In 2015, Kurbanjan Samat published a book of stories and pictures focusing on over 100 Xinjiang people living and working in other parts of China. I Am From Xinjiang on the Silk Road was translated into nine languages including Russian, English and French and distributed globally, with Kurbanjan Samat producing a six-episode documentary under the same name in 2016.
The book and documentary have seemingly achieved their desired effect, with many readers and viewers leaving comments on I Am From Xinjiang on the Silk Road's account on social media app WeChat expressing their willingness to experience the region for themselves.
While I'm Going to Xinjiang takes a different angle from the previous documentary, they share the same fundamental purpose: to increase understanding and communication between the people of Xinjiang and those in other parts of China.
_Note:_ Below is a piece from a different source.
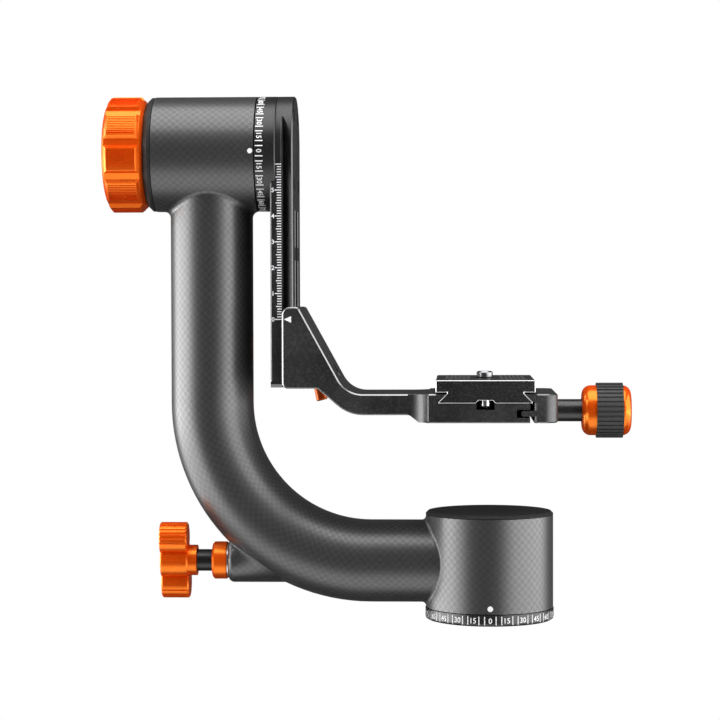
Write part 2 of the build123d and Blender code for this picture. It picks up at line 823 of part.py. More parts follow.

"The documentary reflects the coexistence of multiple ethnic groups and the common prosperity of different cultures in Xinjiang," said Kurbanjan Samat.
"I want to represent the diverse cultures of my hometown to everyone using my skill of cinematography. A cinematographer should not lie because he shoulders the social responsibility of recording the truth through his camera," he added.
Kurbanjan Samat's next project is a book and documentary about those born and living in Xinjiang with a focus on local delicacies.
He wants to show the ethnic diversity of the region which, in addition to commonly known ethnic groups like the Han, Uygur and Kazak, is home to others such as the Kirgiz and Tajik people.